▶ **PROBLEM STATEMENT**: Please copy the lines below exactly, from the first one through the line showing "return found[0] if".

** start of SUPPLIED MATERIAL **

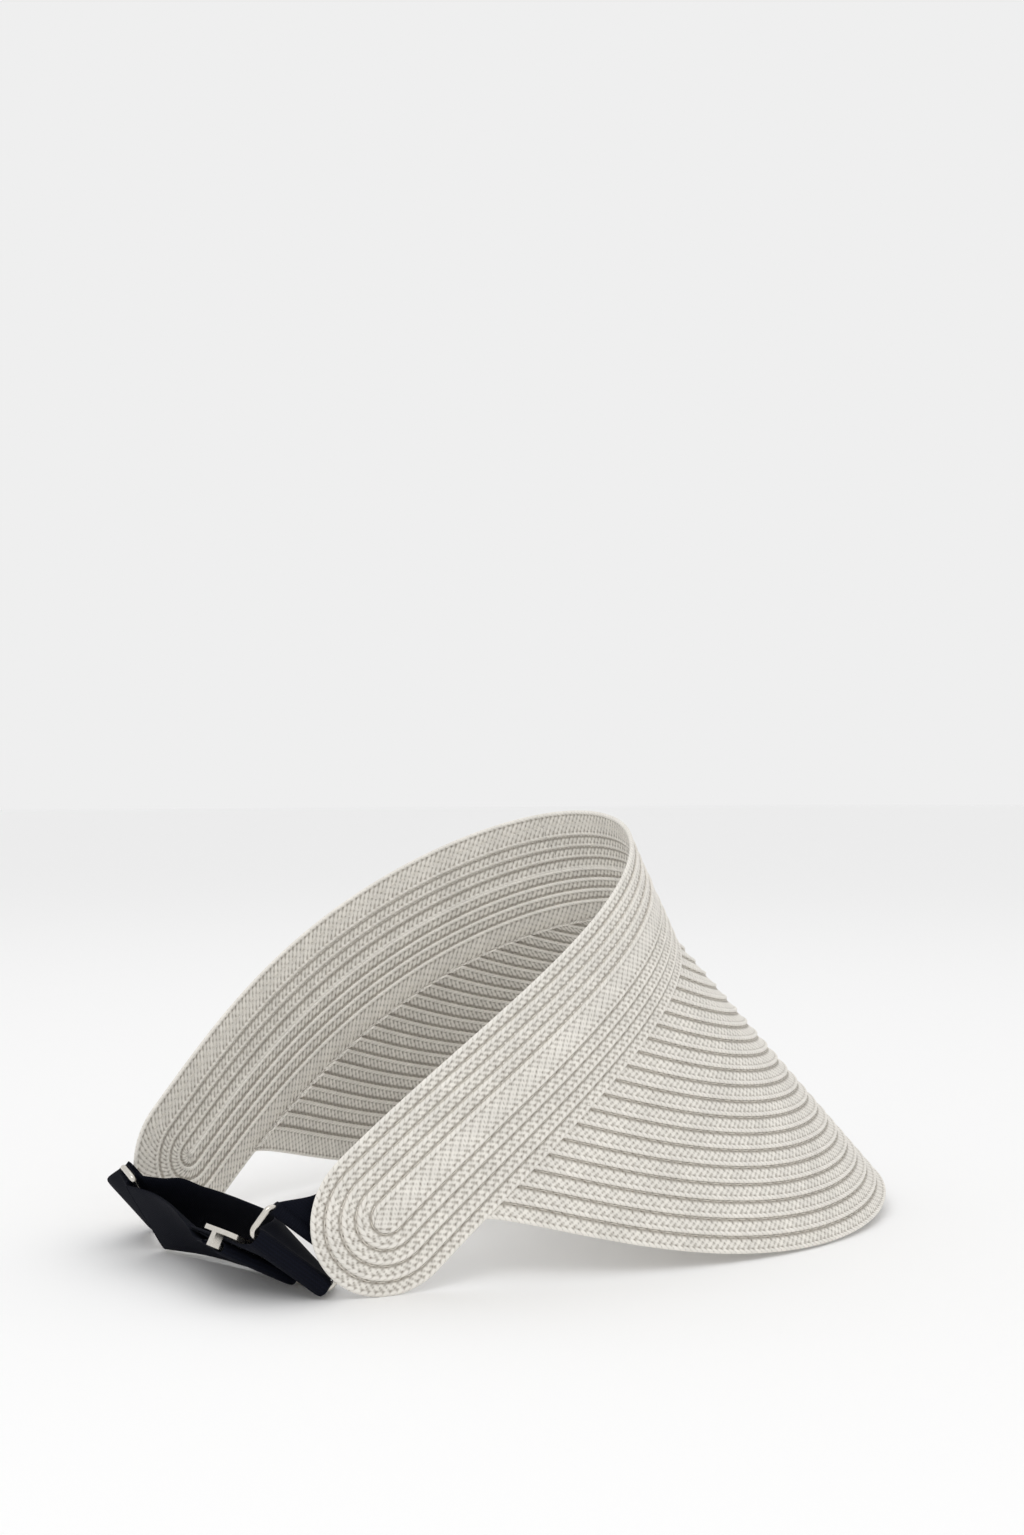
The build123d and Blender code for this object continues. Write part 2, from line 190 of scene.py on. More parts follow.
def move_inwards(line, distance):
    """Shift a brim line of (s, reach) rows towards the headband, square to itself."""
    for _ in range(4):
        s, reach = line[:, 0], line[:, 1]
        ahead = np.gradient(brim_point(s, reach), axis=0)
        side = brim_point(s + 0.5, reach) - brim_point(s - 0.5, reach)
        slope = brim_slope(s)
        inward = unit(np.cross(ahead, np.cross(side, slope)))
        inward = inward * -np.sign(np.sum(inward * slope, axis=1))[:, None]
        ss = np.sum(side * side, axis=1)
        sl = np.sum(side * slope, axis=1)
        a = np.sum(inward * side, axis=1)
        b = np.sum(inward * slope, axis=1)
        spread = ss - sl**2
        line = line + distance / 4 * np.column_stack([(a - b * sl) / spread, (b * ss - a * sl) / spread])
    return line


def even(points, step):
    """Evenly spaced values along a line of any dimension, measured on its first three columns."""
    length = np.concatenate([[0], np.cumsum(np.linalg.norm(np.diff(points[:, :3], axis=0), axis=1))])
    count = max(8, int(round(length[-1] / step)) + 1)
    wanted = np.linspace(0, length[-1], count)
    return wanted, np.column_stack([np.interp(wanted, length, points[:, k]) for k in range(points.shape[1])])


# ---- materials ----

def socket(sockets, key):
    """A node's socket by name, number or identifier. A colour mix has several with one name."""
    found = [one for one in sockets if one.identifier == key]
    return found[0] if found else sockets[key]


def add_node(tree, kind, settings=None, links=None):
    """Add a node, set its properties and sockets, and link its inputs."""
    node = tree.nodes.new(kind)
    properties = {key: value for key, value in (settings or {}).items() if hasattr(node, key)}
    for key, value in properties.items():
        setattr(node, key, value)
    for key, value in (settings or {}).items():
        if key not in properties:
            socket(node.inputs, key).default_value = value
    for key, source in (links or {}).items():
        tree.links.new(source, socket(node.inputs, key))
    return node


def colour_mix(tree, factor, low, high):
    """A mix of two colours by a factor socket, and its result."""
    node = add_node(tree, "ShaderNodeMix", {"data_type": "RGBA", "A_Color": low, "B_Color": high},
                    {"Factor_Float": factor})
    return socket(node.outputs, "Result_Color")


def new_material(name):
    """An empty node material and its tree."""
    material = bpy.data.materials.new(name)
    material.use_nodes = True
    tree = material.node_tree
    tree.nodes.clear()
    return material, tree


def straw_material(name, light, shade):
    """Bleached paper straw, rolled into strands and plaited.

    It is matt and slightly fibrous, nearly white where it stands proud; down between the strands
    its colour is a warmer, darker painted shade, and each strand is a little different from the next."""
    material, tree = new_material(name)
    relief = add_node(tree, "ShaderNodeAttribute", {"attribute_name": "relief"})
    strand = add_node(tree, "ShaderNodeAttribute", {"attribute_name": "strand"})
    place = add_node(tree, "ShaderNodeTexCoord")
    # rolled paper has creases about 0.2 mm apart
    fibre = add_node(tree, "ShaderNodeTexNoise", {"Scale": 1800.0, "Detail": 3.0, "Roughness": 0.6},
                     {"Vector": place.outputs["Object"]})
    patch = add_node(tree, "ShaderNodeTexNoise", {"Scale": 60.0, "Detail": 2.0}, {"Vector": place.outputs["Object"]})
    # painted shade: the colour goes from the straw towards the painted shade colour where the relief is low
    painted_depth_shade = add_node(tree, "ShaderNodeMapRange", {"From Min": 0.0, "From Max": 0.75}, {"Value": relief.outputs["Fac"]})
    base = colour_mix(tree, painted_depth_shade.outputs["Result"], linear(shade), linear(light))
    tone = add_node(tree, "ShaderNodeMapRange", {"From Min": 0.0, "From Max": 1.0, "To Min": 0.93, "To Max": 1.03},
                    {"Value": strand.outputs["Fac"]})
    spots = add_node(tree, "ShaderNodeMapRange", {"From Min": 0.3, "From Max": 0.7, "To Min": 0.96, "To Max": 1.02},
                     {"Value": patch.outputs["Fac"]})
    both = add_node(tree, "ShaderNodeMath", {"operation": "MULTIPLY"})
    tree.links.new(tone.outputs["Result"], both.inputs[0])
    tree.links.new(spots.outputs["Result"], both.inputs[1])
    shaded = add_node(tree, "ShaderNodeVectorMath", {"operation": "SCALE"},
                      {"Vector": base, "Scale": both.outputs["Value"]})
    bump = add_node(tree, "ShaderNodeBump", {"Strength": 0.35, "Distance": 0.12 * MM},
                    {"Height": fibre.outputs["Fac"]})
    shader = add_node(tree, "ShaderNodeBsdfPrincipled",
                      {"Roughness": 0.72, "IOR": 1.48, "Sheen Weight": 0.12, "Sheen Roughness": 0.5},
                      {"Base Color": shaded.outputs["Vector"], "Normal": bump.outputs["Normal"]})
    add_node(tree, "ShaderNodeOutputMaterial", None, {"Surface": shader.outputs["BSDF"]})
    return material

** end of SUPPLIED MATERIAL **

▶ **RESULT**:
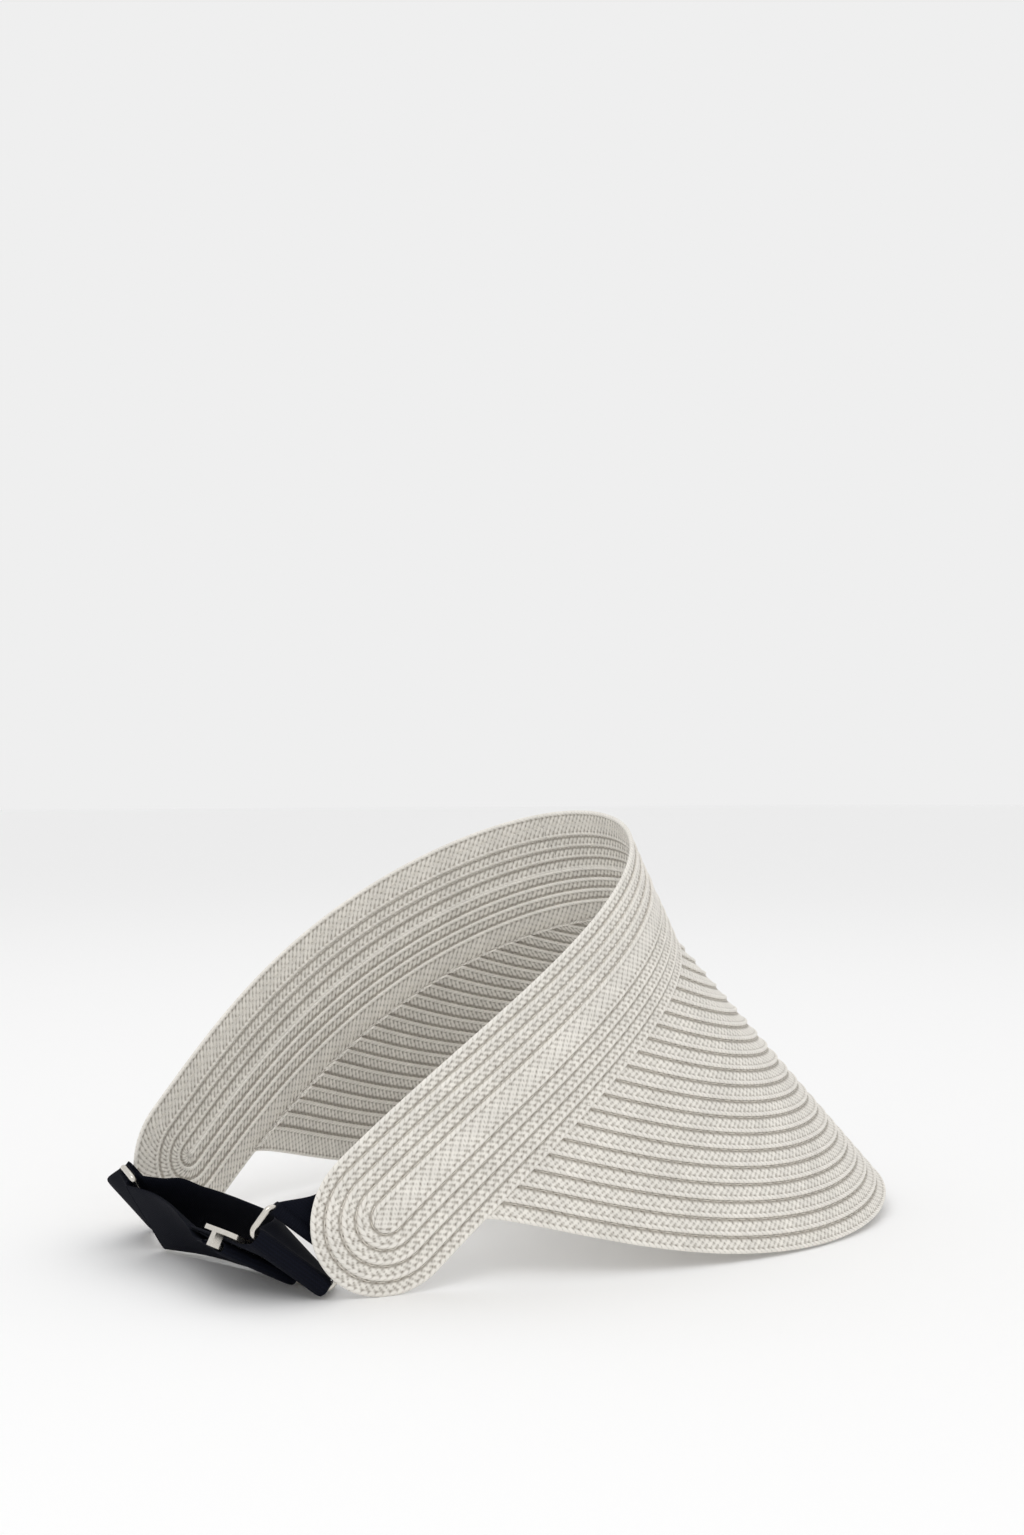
The build123d and Blender code for this object continues. Write part 2, from line 190 of scene.py on. More parts follow.
def move_inwards(line, distance):
    """Shift a brim line of (s, reach) rows towards the headband, square to itself."""
    for _ in range(4):
        s, reach = line[:, 0], line[:, 1]
        ahead = np.gradient(brim_point(s, reach), axis=0)
        side = brim_point(s + 0.5, reach) - brim_point(s - 0.5, reach)
        slope = brim_slope(s)
        inward = unit(np.cross(ahead, np.cross(side, slope)))
        inward = inward * -np.sign(np.sum(inward * slope, axis=1))[:, None]
        ss = np.sum(side * side, axis=1)
        sl = np.sum(side * slope, axis=1)
        a = np.sum(inward * side, axis=1)
        b = np.sum(inward * slope, axis=1)
        spread = ss - sl**2
        line = line + distance / 4 * np.column_stack([(a - b * sl) / spread, (b * ss - a * sl) / spread])
    return line


def even(points, step):
    """Evenly spaced values along a line of any dimension, measured on its first three columns."""
    length = np.concatenate([[0], np.cumsum(np.linalg.norm(np.diff(points[:, :3], axis=0), axis=1))])
    count = max(8, int(round(length[-1] / step)) + 1)
    wanted = np.linspace(0, length[-1], count)
    return wanted, np.column_stack([np.interp(wanted, length, points[:, k]) for k in range(points.shape[1])])


# ---- materials ----

def socket(sockets, key):
    """A node's socket by name, number or identifier. A colour mix has several with one name."""
    found = [one for one in sockets if one.identifier == key]
    return found[0] if found else sockets[key]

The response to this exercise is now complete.